O voi che... bifolco {v.18}: This is the most remarkable address to the reader in the whole of the Commedia. Such addresses are encountered elsewhere, but none so long and none addressed to such a group of readers, who are here urged to turn back in their little boats. The poet as poet addresses these readers, and his navigational figure concerns the “voyage” of his art as it now enters upon a new sea and “crosses over” (cantando varca {v.3}) from time to eternity. It is essential to bear in mind that it is the poet who is speaking: if the voyage of Dante the pilgrim were meant here, the claim that no one ever sailed these waters before would be untrue, for St.

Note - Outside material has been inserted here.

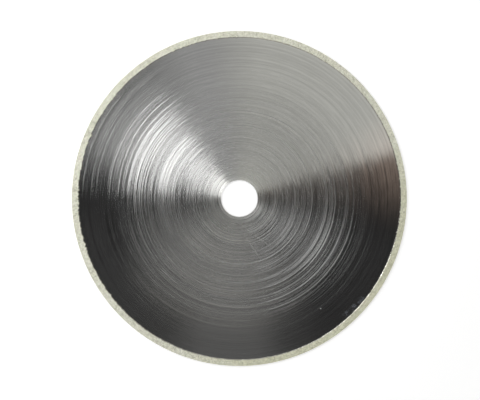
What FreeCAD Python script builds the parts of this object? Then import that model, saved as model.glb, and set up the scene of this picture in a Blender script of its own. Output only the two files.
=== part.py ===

Paul, uplifted to Heaven, must have passed through these spheres and completed this same journey. The claim is true only from the point of view of the poet, not from that of the wayfarer. Paul did not take us back over his experience, but Dante the poet intends to do this now, to go back over his journey, in poetry. Charles S. Singleton (1970-75), Paradiso 2.1-18
10 You other few who craned your necks in time 11 to reach for angels' bread, which gives us life on earth, 12 yet never leaves us satisfied, 13 you may indeed set out, your ship afloat 14 upon the salty deep, keeping to the furrow 15 I have made, before the sea goes smooth again. 16 Those famous men who made their way to Colchis, 17 when they saw Jason had become a plowman, 18 were not as stunned as you shall be. 19 The innate and never-ending thirst for God 20 in His own kingdom drew us up, 21 almost as swiftly as you know the heavens turn.